Researchers have made a breakthrough in AI technology by finding a new way to make AI language models more efficient. They have achieved this by eliminating matrix multiplication from the process, which is a key component in neural network operations that are currently accelerated by GPU chips. The team of researchers from the University of California Santa Cruz, UC Davis, LuxiTech, and Soochow University detailed their findings in a recent preprint paper.
Matrix multiplication, also known as “MatMul,” is essential for most neural network computational tasks today. GPUs are highly efficient at performing these mathematical operations quickly, which is why Nvidia currently holds a dominant market share in data center GPUs. These GPUs are commonly used to power AI systems such as ChatGPT and Google Gemini.
In their paper titled “Scalable MatMul-free Language Modeling,” the researchers describe how they created a custom 2.7 billion parameter model without using MatMul. This model showed similar performance to traditional large language models (LLMs). They also demonstrated running a 1.3 billion parameter model at 23.8 tokens per second on a GPU accelerated by a custom-programmed FPGA chip that uses about 13 watts of power.
The researchers believe that a more efficient FPGA could lead to the development of hardware-friendly architectures that consume less power. This could have significant implications for the environmental impact and operational costs of AI systems. While the technique has not yet been peer-reviewed, the researchers are confident that their approach challenges the prevailing belief that matrix multiplication operations are essential for building high-performing language models.

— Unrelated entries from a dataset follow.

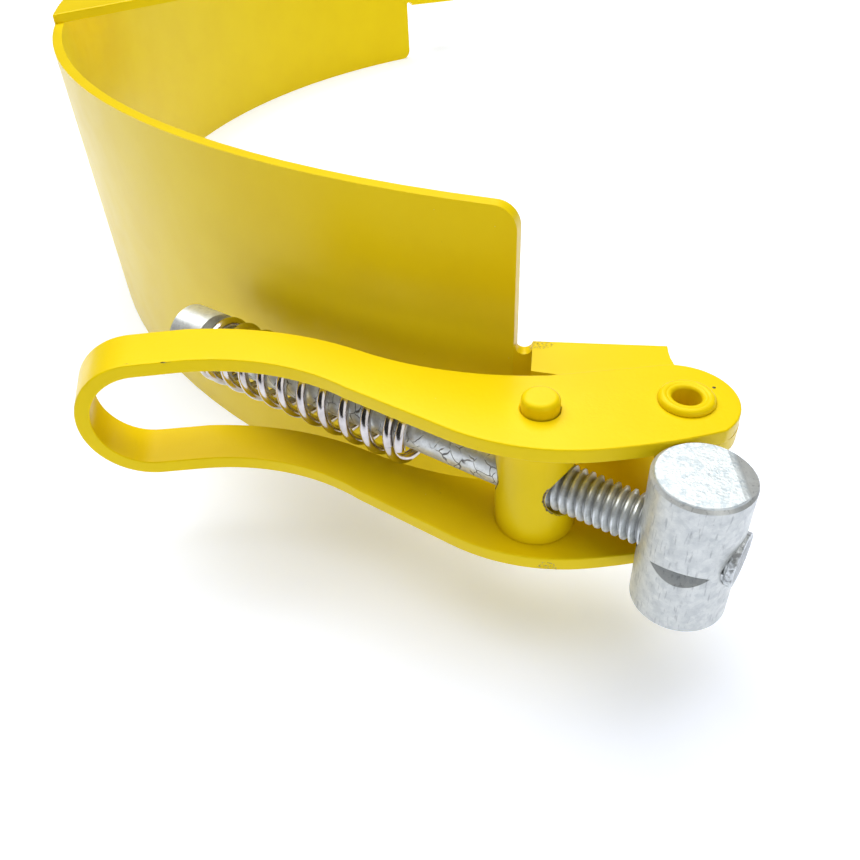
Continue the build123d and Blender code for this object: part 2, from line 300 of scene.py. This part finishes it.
def bolt_detail(s, colour, rough, normal):
    """Cracked plating on the shank, scars on the peened tip, and painted shade low in the thread."""
    from_line = s.from_axis(BAR, tuple(BOLT_WAY))
    wobble = s.node("ShaderNodeTexNoise", {"Vector": s.place, "Scale": 1 / (2.4 * MM)}).outputs["Color"]
    sway = {0: wobble, 1: (1.6 * MM,) * 3, 2: s.place}
    bent = s.node("ShaderNodeVectorMath", sway, operation="MULTIPLY_ADD").outputs[0]
    cells = {"Vector": bent, "Scale": 1 / (2.6 * MM)}
    plates = s.node("ShaderNodeTexVoronoi", cells, feature="DISTANCE_TO_EDGE").outputs["Distance"]
    broken = s.ramp(s.noise(2.6 * MM, 2), 0.42, 0.55)
    above = s.ramp(from_line, SHANK_RADIUS - 0.03 * MM, SHANK_RADIUS - 0.01 * MM)
    below = s.ramp(from_line, SHANK_RADIUS + 0.02 * MM, SHANK_RADIUS + 0.05 * MM, 1, 0)
    crack = s.both(s.ramp(plates, 0.012, 0.04, 1, 0), broken, s.both(above, below))
    # Painted shade: the thread is darkened towards its root, where shade falls
    valley_shade = s.ramp(from_line, THREAD_ROOT, THREAD_ROOT + 0.55 * MM, 1, 0)
    peened = s.ramp(s.along(BAR, tuple(BOLT_WAY)), *PEENED_BELOW, 1, 0)
    blows = s.noise(0.9 * MM, 4, rough=0.6)
    scars = s.both(peened, s.ramp(blows, 0.5, 0.62))
    strengths = ((crack, 0.85), (valley_shade, 0.4), (scars, 0.5))
    marks_and_shade = s.either(*(s.math("MULTIPLY", mask, strength) for mask, strength in strengths))
    colour = s.mix(marks_and_shade, colour, CRACK_SCAR_AND_SHADE_DARK)
    normal = s.bump(s.math("SUBTRACT", 1.0, crack), 0.06 * MM, under=normal)
    normal = s.bump(s.math("MULTIPLY", blows, peened), 0.35 * MM, under=normal)
    return colour, s.math("MULTIPLY_ADD", marks_and_shade, 0.25, rough), normal


def bar_detail(s, colour, rough, normal):
    """Rough sawn ends with flaked plate, and fine specks and streaks."""
    height = s.along(BAR, (0, 0, 1))
    ends = s.ramp(s.math("ABSOLUTE", height), *BAR_END_FROM)
    lumps = s.math("MULTIPLY_ADD", s.noise(1.3 * MM, 3), 0.8, s.noise(0.45 * MM, 3))
    rough_end = s.bump(s.math("MULTIPLY", lumps, ends), 0.07 * MM, under=normal)
    streak_place = s.vector("MULTIPLY", s.place, (1, 1, 0.16))
    streaks = s.ramp(s.noise(0.42 * MM, 3, streak_place), 0.56, 0.72)
    specks = s.either(s.specks(1.5 * MM, 0.09 * MM, 0.4), s.both(streaks, s.math("SUBTRACT", 1.0, ends)))
    colour = s.mix(s.math("MULTIPLY", specks, 0.45), colour, ZINC_SPECK)
    flakes = s.ramp(s.noise(1.1 * MM, 5, rough=0.75), 0.46, 0.6)
    colour = s.mix(ends, colour, END_PLATE)
    colour = s.mix(s.both(flakes, ends), colour, END_FLAKE)
    return colour, s.math("MULTIPLY_ADD", ends, 0.12, rough), rough_end


def spring_steel():
    """Drawn wire: smooth and bright, with faint drawing lines and a brown cast."""
    s = Shader("spring_wire")
    lines = s.noise(0.18 * MM, 2, s.vector("MULTIPLY", s.place, (1, 1, 0.3)))
    cast = s.ramp(s.noise(3 * MM, 2), 0.35, 0.7)
    colour = s.mix(cast, WIRE_PALE, WIRE_BROWN)
    rough = s.math("MULTIPLY_ADD", lines, 0.12, 0.1)
    return s.finish(colour, rough, s.bump(lines, 0.008 * MM), 1.0)


def coat(node, material, width=0.0, merge=MERGE_FLAT):
    """Gives a CAD node its finish. A width rounds its edges, once faces within merge degrees are one."""
    thing = nodes[node]
    thing.data.materials.clear()
    thing.data.materials.append(material)
    if width:
        normals = thing.data.attributes.get("custom_normal")
        if normals is not None:
            thing.data.attributes.remove(normals)
        thing.data.polygons.foreach_set("use_smooth", [True] * len(thing.data.polygons))
        weld = thing.modifiers.new("weld", "WELD")
        weld.merge_threshold = WELD_GAP
        flat = thing.modifiers.new("flat", "DECIMATE")
        flat.decimate_type, flat.angle_limit = "DISSOLVE", math.radians(merge)
        rounded = thing.modifiers.new("round", "BEVEL")
        rounded.width, rounded.segments = width, BEVEL_STEPS
        rounded.limit_method, rounded.angle_limit = "ANGLE", math.radians(BEVEL_FROM)
        weighted = thing.modifiers.new("normals", "WEIGHTED_NORMAL")
        weighted.weight = NORMAL_WEIGHT


def make_floor():
    bpy.ops.mesh.primitive_plane_add(size=FLOOR_SIZE, location=(0, 0, 0))
    floor = bpy.context.object
    floor.name = "floor"
    s = Shader("floor_paper")
    grain = s.noise(5 * MM, 3)
    colour = s.mix(grain, PAPER_LOW, PAPER_HIGH)
    s.surface.inputs["Specular IOR Level"].default_value = FLOOR_SHINE
    s.surface.inputs["Emission Color"].default_value = PAPER_GLOW
    s.surface.inputs["Emission Strength"].default_value = FLOOR_GLOW
    floor.data.materials.append(s.finish(colour, FLOOR_ROUGH))


def make_lamp(name, power, size, place):
    lamp = bpy.data.lights.new(name, "AREA")
    lamp.shape, lamp.size, lamp.energy = "SQUARE", size, power
    holder = link(bpy.data.objects.new(name, lamp))
    holder.location = place
    holder.rotation_euler = (-place).to_track_quat("-Z", "Y").to_euler()


def make_light():
    world = bpy.data.worlds.new("world")
    bpy.context.scene.world = world
    world.use_nodes = True
    tree = world.node_tree
    sky = tree.nodes["Background"]
    way = tree.nodes.new("ShaderNodeTexCoord")
    split = tree.nodes.new("ShaderNodeSeparateXYZ")
    tree.links.new(way.outputs["Generated"], split.inputs[0])
    lean = tree.nodes.new("ShaderNodeMath")
    lean.operation = "MULTIPLY_ADD"
    lean.inputs[1].default_value = SKY_LEAN
    tree.links.new(split.outputs["Y"], lean.inputs[0])
    tree.links.new(split.outputs["Z"], lean.inputs[2])
    rise = tree.nodes.new("ShaderNodeMapRange")
    rise.inputs["From Min"].default_value = SKY_START
    rise.inputs["From Max"].default_value = SKY_END
    rise.inputs["To Min"].default_value = SKY_LOW
    rise.inputs["To Max"].default_value = SKY_HIGH
    tree.links.new(lean.outputs[0], rise.inputs["Value"])
    path = tree.nodes.new("ShaderNodeLightPath")
    pick = tree.nodes.new("ShaderNodeMix")
    tree.links.new(path.outputs["Is Camera Ray"], pick.inputs[0])
    tree.links.new(rise.outputs["Result"], pick.inputs[2])
    pick.inputs[3].default_value = SKY_SEEN
    tree.links.new(pick.outputs[0], sky.inputs["Strength"])
    make_lamp("key", KEY_POWER, KEY_SIZE, KEY_PLACE)
    make_lamp("fill", FILL_POWER, FILL_SIZE, FILL_PLACE)
    bpy.context.scene.view_settings.view_transform = "Standard"


make_camera()
make_floor()
make_light()
plain_coat = powder_coat("yellow_coat", PEEL_PLAIN)
coat("band", powder_coat("yellow_coat_band", PEEL_BAND, bracket_damage), ROUND_BAND, MERGE_CURVED)
coat("rim_lug", plain_coat)
coat("lever", powder_coat("yellow_coat_lever", PEEL_LATCH, lever_damage), ROUND_LEVER)
coat("pivot_rivet", plain_coat)
coat("trunnion", powder_coat("yellow_coat_trunnion", PEEL_LATCH, trunnion_damage), ROUND_TRUNNION)
coat("bolt", zinc("zinc_bolt", ZINC_BOLT, bolt_detail))
coat("cross_bar", zinc("zinc_bar", ZINC_BAR, bar_detail))
coat("spring", spring_steel())
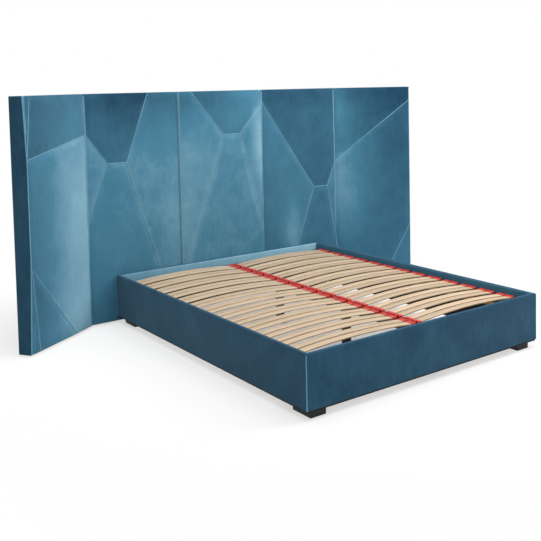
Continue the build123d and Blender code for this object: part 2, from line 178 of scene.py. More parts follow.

By eliminating matrix multiplications, the researchers aim to make large language models more accessible, efficient, and sustainable, especially for deployment on resource-constrained hardware like smartphones. They reference the BitNet technique, which demonstrated the use of binary and ternary weights in language models, as an important precursor to their work. However, BitNet still relied on matrix multiplications in its self-attention mechanism, prompting the researchers to develop a completely “MatMul-free” architecture to maintain performance while removing matrix multiplications from the attention mechanism.